В начале января, волоча неповоротливые тяжелые тучи, подул из-за дальних бело-зеленых холмов южный ветер; в воздухе запахло дождем и хвойным настоем, а когда в один из дней тучи исчезли, на снарядных ящиках, приткнутых в затишке, начал таять снег. «Ай да надворьице — весна прямо! — восторгался Чуркин, радуясь теплу и солнцу. — Неужели, братцы, тут так и положено?» «Братцы» пожимали плечами, Бондаревич посмеивался: «Январь по-белорусски — студень, февраль — лютый. Дальше, Осипович, мозгуй».
Потом закрутило, завьюжило, нанесло сугробы. Расчеты, выбиваясь из сил, со всех сторон загромоздили подходы к пушкам грудами снега. С птичьего полета орудийные окопы теперь определенно напоминали лунные кратеры.
Днем еще так-сяк, с вечера и всю ночь — жал, давил мороз.
В нелетную погоду стыла над позицией тишина, не тревожимая ни единым выстрелом. Бондаревичу казалось: такая вот тишина стоит по всему фронту, «бои местного значения», о которых говорится в сводках, — не в счет.
И вдруг…
Давно ждали этого, и все-таки оно случилось вдруг: грянуло победное сражение под Ленинградом. Не успело закончиться там, еще январские морозы не оттрещали — двинулись в наступление войска по всей Украине…
Таял снег. Вздувался Сож. Плыли по нему синие ледяные крыги и исчезали незаметно.

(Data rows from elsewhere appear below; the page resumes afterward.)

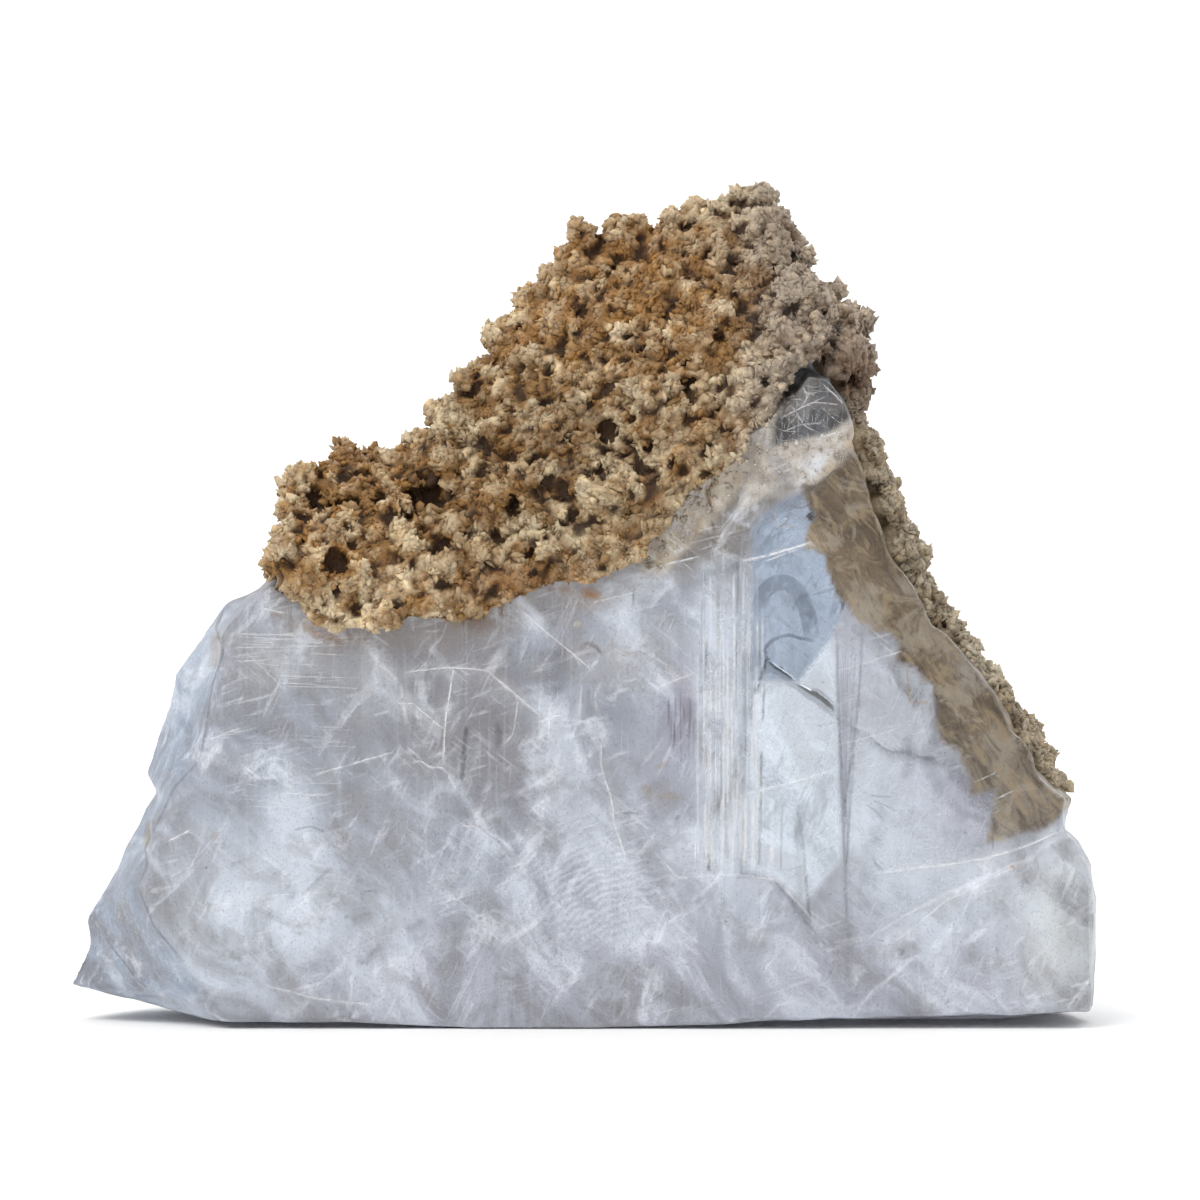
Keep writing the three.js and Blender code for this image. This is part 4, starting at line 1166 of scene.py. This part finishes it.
def make_veil(cad_tree, name, material, depth, colour, seed):
    """A milky layer that lies in the crystal at one depth, kept clear of its faces and of the window."""
    xs, ys = np.meshgrid(np.arange(70, 1100, VEIL_STEP), np.arange(380, 1026, VEIL_STEP))
    px, py = xs.ravel().astype(float), ys.ravel().astype(float)
    flat = np.stack([px, py * 0, py], axis=1)
    depths = depth + 2.5 * noise(flat, 190, seed) + 0.8 * noise(flat, 60, seed + 1)
    at = Places(np.array([place(x, y, d) for x, y, d in zip(px, py, depths)]), px, py)
    shows = VEIL_STRENGTH * (0.55 + 0.6 * fractal(flat, 120, seed + 2))
    shows *= 1 - 0.97 * at.areas(WIDE_WINDOW)
    shows *= 1 - 0.9 * at.area(EDGE_STRIP, 12)
    shows *= 1 - 0.5 * at.area(RIGHT_CLEAR, 20)
    corner = np.arange(xs.size).reshape(xs.shape)
    faces = np.stack([corner[:-1, :-1], corner[1:, :-1], corner[1:, 1:], corner[:-1, 1:]], axis=-1)
    faces = faces.reshape(-1, 4)
    faces = faces[deep_inside(at.co, cad_tree, 1.6 * MM)[faces].all(axis=1)]
    used, faces = np.unique(faces, return_inverse=True)
    mesh = mesh_of(name, at.co[used], faces.reshape(-1, 4))
    store(mesh, "shows", np.clip(shows[used], 0, 1))
    store(mesh, "tint", np.tile(colour, (len(used), 1)))
    mesh.shade_smooth()
    add_piece(name, mesh, material)


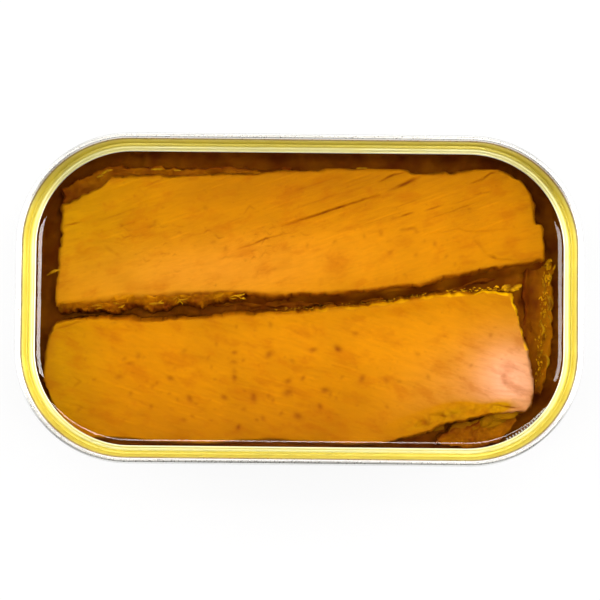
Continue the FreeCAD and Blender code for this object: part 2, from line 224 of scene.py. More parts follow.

Лопались почки на деревьях. Источала густой духмяный пар обогретая земля, и даже ночами, тихими и звонкими, не иссякал до самой зари дрожжевой дурманящий запах весны. В это время на юге войска добивали врагов в Крыму, на юго-западе подходили к государственной границе с Чехословакией и Румынией.